In between all the random posts I saw on Instagram today, a small gem appeared – I heard mention of Earth Overshoot Day for the first time. Next, I watch the news and heard more about it. Hmmm... interesting. I did a quick google search and found a website dedicated not only to the day but ‘100 days of Possibility’. So, what is Earth Overshoot Day?
“Overshoot’ just marks by when in the year we have used as much as earth can renew but the big question really is, how to move the date.” - Matthis Wackernagel.
Ok, so that’s alarming to say the least! But, take a deep breath and re-read the second part of that quote.
The fact that my first steps into learning more about Earth Overshoot Day brought up '100 days of Possibility' is pretty incredible don’t you think? This is an example of activism and positive action at work. As someone with an interest in social affairs, it’s easy to get overwhelmed by the negative news which often prompts me to feel an issue is far too big and ask, ‘where do we even start?’
However, this is what I really get excited about in my area of communication. There are people out there right now who know the science behind what is happening, they make the predictions we see on the news, but they are not satisfied to sit back and say 'well, it’s all terrible' and enjoy the soundbites. They are putting their heads together and searching out other creative people who have come up with solutions and are presenting them to the world.
“Preparing 100 days of Possibility has been awesome because we got to know so many fantastic examples of what’s possible and what’s even more inspiring is that these are examples that are also economically viable so yes, the needle is not moving very fast yet on the global scale but seeing what’s possible really is the greatest motivation.” Matthis Wackernagel
“Motivation” is where this really works because they know the problem is not only the issue itself, but how to motivate people to make change. They are using joined up thinking – they are not looking for a silver bullet but recognise that a complex problem needs a network of solutions. And a main take-away for me as a communicator is that they are pinpointing the realities of people’s thinking. They know that everyone fears losing the things they want for themselves and their families, so they are not preaching or telling people to stop the traffic because we all need to reduce our carbon footprint. They are saying we all want the same things, let’s find solutions that work for everyone.
“Absolutely, we need to create ways of using the planet much more sensibly that succeed for what we want as a human race. So, we want to educate our children, we want to have healthy lives, we want to enjoy meeting with friends and family, we want to run successful businesses. We need to find ways that are possible to achieve all those things that use the planet a lot less. That’s what ‘Move the Date’ challenges us to do and inspires us to do, that’s why the 100 Days of Possibility, it’s essential we have success, we have to come back at the end of the hundred days and say ‘we took some things that were possible, and we made them happen. We didn’t just talk about them, we made them happen.” - Terry A’Hearn.
I admire this way of thinking because it recognises that not everyone is willing or even able to reduce their carbon footprint by giving up certain things. We need to offer solutions that do not condemn certain people but allow for a variety of actions.

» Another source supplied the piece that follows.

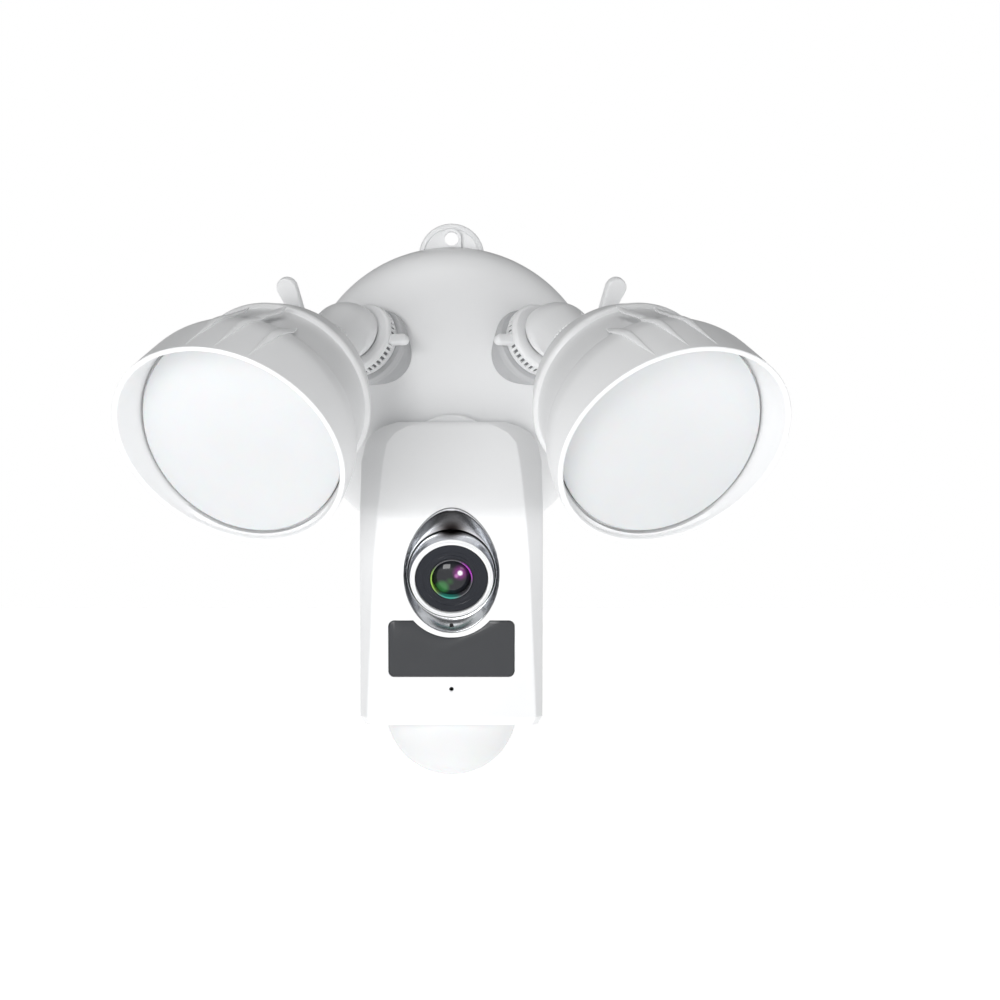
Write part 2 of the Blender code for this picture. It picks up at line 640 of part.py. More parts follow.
def blade(sgn, edge, tip_t, tip_r):
    """Narrow curved cooling blade, lying on the hood and running back to a free pointed tip."""
    h, e = head_axis(sgn), elbow(sgn)
    side, up, a = axes(h)
    rings = []
    for t, r, wide, thick in ((tip_t, tip_r, 0.5, 0.6), (tip_t + 5.0, tip_r + 0.3, 1.6, 1.5),
                              (115.5, 54.6, 2.0, 2.5), (120.0, 56.0, 2.0, 2.7), (126.0, 56.7, 1.6, 2.0)):
        turn = edge - 0.15 * (t - tip_t)
        ring = []
        low = r - thick
        for deg, rr in ((turn - wide, r), (turn + wide, r), (turn + wide, low), (turn - wide, low)):
            ang = sgn * math.radians(deg)
            ring.append(e + a * t + rr * (math.cos(ang) * up + math.sin(ang) * side))
        rings.append(ring)
    verts, faces = skin(rings, False)
    return add("tool", verts, faces, white())


def lamp_head(sgn, side):
    h, e = head_axis(sgn), elbow(sgn)
    b = e + BALL_AT * h
    stud = [(0, -9.2)]
    for deg in (-55, -18, 18, 52):
        a = math.radians(deg)
        stud.append((9.2 * math.cos(a), 9.2 * math.sin(a)))
    stud += [(5.5, 9.0), (5.5, 17.3), (11.0, 17.3), (11.0, 20.0), (0, 20.0)]
    lathe(f"ball_stud_{side}", stud, b, h, steel(), 12)

    body = [(5.8, 46.0), (12.0, 46.4), (24.0, 50.6), (34.0, 58.4), (40.5, 68.0), (44.0, 77.6), (46.2, 80.2),
            (46.2, 83.2), (44.6, 85.8), (46.2, 94.0), (48.6, 104.0), (50.0, 114.0), (50.0, 122.0),
            (46.8, 122.0), (44.4, 102.0), (41.4, 84.0), (33.0, 65.0), (12.6, 50.4), (5.8, 50.0)]
    lathe(f"lamp_housing_{side}", body, e, h, white(), 24)

    rim_t = LENS_AT + RIM_AHEAD
    slope = math.tan(RIM_TILT)

    def rim_lean(r, t):
        return r * slope if t > rim_t - 3 else (r * slope * 0.5 if t > LENS_AT + 4 else 0.0)
    hood = [(51.2, 115.0), (53.0, 115.0), (55.4, 123.0), (56.5, 131.0), (RIM_R, rim_t), (RIM_R - 2.6, rim_t),
            (52.0, 127.4), (52.0, 124.0), (46.2, 124.0), (46.2, 122.3), (51.6, 122.3)]
    shade = lathe(f"lamp_hood_{side}", hood, e, h, white(), 28, shift=rim_shift(rim_lean))
    for edge, tip_t, tip_r in BLADES:
        carve(shade, blade(sgn, edge, tip_t, tip_r), "UNION")
    lathe(f"lens_gasket_{side}", [(46.6, 124.3), (51.0, 124.3), (51.0, 124.8), (46.6, 124.8)],
          e, h, rubber(), 20)
    lathe(f"lamp_lens_{side}", [(0, 125.1), (50.8, 125.1), (50.8, 126.6), (49.6, 127.0), (0, 127.6)],
          e, h, frosted(), 24)
    lathe(f"reflector_{side}",
          [(14.0, 96.4), (42.6, 120.6), (45.4, 120.6), (45.4, 121.6), (42.0, 121.6), (13.2, 97.4)],
          e, h, silver(), 16)
    lathe(f"led_board_{side}", [(0, 93.0), (34.0, 93.0), (34.0, 95.0), (0, 95.0)], e, h,
          material("white_board", (0.8, 0.8, 0.76), 0.5), 16)


# ------------------------------------------------------------------ joints
def pivot(name, at, nodes, parent=None):
    """Empty on a joint's axis; the body's nodes get their origins there."""
    point = Vector([float(c) * MM for c in at])
    hub = bpy.data.objects.new(name, None)
    hub.empty_display_size = 0.01
    bpy.context.scene.collection.objects.link(hub)
    hub.location = point
    if parent:
        hub.parent = parent[0]
        hub.location = point - parent[1]
    for node in nodes:
        ob = bpy.data.objects[node]
        ob.data.transform(Matrix.Translation(-point))
        ob.parent = hub
    return hub, point


def joints():
    pivot("pivot_eye", EYE, ["eye_shell", "eye_face", "lens_barrel", "lens_glass", "sensor_board"])
    pivot("pivot_button", (12, -14, -125), ["reset_button"])
    for sgn, side in ((-1, "l"), (1, "r")):
        face, s = socket_face(sgn), socket_axis(sgn)
        ball = elbow(sgn) + BALL_AT * head_axis(sgn)
        pivot(f"pivot_arm_nut_{side}", face, [f"arm_nut_{side}"])
        arm_hub = pivot(f"pivot_arm_{side}", face - 12.0 * s, [f"elbow_arm_{side}"])
        pivot(f"pivot_lamp_nut_{side}", ball, [f"lamp_nut_{side}"], arm_hub)
        seat = pivot(f"pivot_roll_{side}", ball, [f"ball_seat_{side}"], arm_hub)
        pivot(f"pivot_tilt_{side}", ball, [f"{n}_{side}" for n in (
            "ball_stud", "lamp_housing", "lamp_hood", "lens_gasket", "lamp_lens", "reflector",
            "led_board")], seat)


# ------------------------------------------------------------------ build
start_empty()
canopy()
canopy_parts()
housing_front()
housing_rear()
housing_parts()
eye_parts()
for SIGN, SIDE in ((-1, "l"), (1, "r")):
    socket(SIGN, SIDE)
    base_nut(SIGN, SIDE)
    arm(SIGN, SIDE)
    ball_seat(SIGN, SIDE)
    lamp_nut(SIGN, SIDE)
    lamp_head(SIGN, SIDE)
joints()
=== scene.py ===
"""Floodlight security camera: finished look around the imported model.

Lengths are millimetres until a mesh is made.  The frame is the model's own: origin on the
wall at the canopy's centre, +Z up, +X to the viewer's right, the front toward -Y.
"""
import math

import bmesh
import bpy
import numpy as np
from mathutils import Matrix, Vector


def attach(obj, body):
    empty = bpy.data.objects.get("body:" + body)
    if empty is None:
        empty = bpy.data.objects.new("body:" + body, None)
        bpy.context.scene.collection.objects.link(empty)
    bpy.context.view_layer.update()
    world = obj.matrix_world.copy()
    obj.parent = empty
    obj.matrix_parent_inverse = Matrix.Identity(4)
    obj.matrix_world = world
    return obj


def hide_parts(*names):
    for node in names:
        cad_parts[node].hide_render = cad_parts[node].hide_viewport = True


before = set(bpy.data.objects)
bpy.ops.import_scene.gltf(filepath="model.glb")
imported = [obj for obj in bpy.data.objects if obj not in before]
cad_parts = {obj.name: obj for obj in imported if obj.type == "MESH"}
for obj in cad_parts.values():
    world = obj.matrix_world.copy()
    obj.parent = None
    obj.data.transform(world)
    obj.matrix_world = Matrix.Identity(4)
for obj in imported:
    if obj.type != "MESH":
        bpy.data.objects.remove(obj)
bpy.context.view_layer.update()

MM = 0.001
SIDES = ((-1, "l"), (1, "r"))

CANOPY_R, CANOPY_WALL = 76.4, 3.0
DOME = [(76.4, 2.8), (76.4, 9.0), (76.2, 14.0), (74.6, 22.0), (70.0, 30.0), (62.0, 37.0), (50.0, 43.2),
        (34.0, 47.4), (17.0, 49.4), (0.0, 50.0)]
LUG_R, LUG_AT, LUG_HOLE_R, LUG_HOLE_AT = 16.9, 72.3, 3.65, 81.2
LUG_CLOCK = (90.0, 210.0, 330.0)

SPLIT_Y, REAR_Y = -60.0, -12.0
FACE_Y, FACE_Z, FACE_SLOPE = -104.0, -60.0, 0.13
SECTIONS = [(-15.0, -67.0, 14.0, 27.0), (-17.2, -68.6, 22.0, 34.0), (-20.5, -71.0, 28.0, 39.5),
            (-25.5, -75.0, 32.2, 43.0), (-35.0, -82.6, 33.8, 44.9), (-47.0, -93.0, 35.0, 44.9),
            (-57.0, -102.2, 35.8, 44.9), (-63.0, -103.6, 36.4, 44.9), (-80.0, -101.4, 37.8, 44.9),
            (-107.0, -97.9, 39.2, 44.9), (-134.0, -94.4, 40.4, 44.9), (-160.5, -90.9, 41.6, 44.9),
            (-164.5, -88.4, 39.6, 42.9)]
EYE = np.array([0.0, -92.0, -89.5])
EYE_R, EYE_DOWN = 21.5, math.radians(21.0)
LENS_DROP = 3.1                 # how far the tilted lens sits below the eye's centre
EGG_TOP, EGG_LOW, EGG_HALF = -58.2, -118.7, 23.2
PIR_Y, PIR_R, PIR_Z = -51.0, 33.0, -159.0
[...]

“Action” – many people want to take action but just don’t know how, maybe there isn’t a local infrastructure that allows them to give up their car or a nearby farm that allows them to “buy local”. This is where we need people who have already come up with great ideas and we need to spread those ideas. Why re-invent the wheel when we could build and adapt the work already being done. Connect the community together, see how one idea benefits another and another until each piece comes together.
Joined up thinking and common agenda’s help make progress as everyone sees that solutions need to reduce our impact on the planet but also, for example, create opportunities for jobs. With so little knowledge of the '100 Days of Possibilities' I am already excited because I believe it is trying to promote solutions that help people get on board. Very few people want to be the negative voice in the room saying ‘ah yes, but’, so a common understanding of the needs of everyone is vital to help shape the ideas. These voices can be recognised and valued because it means the solutions we create will be more positive and sustainable for everyone.
The film on the Earth Overshoot Day website reminded me that creating sustainable solutions is not just about the longevity of the idea, it's about bringing people on board and asking what might stop them from making a change. I've talked a bit about joined up thinking and I see how different areas of interest teach me important things that I can apply to my work. The film introduced ideas that are similar to the 'Growing Young' course (Fuller Youth Institute). This course may seem completely unrelated to this discussion as it’s about reversing the decline and growing the church to create a better future, but isn’t a better future exactly what '100 Days of Possibility' is all about? In Growing Young, they explain that people do not fear change, they fear loss - so in making changes, whether within a church or in society, we need to address those fears, discuss them and mitigate them where possible so that we can all move forward together. The more I look into ‘100 Days of Possibility’ the more I hope to learn about joined up thinking and where empathy can benefit everyone.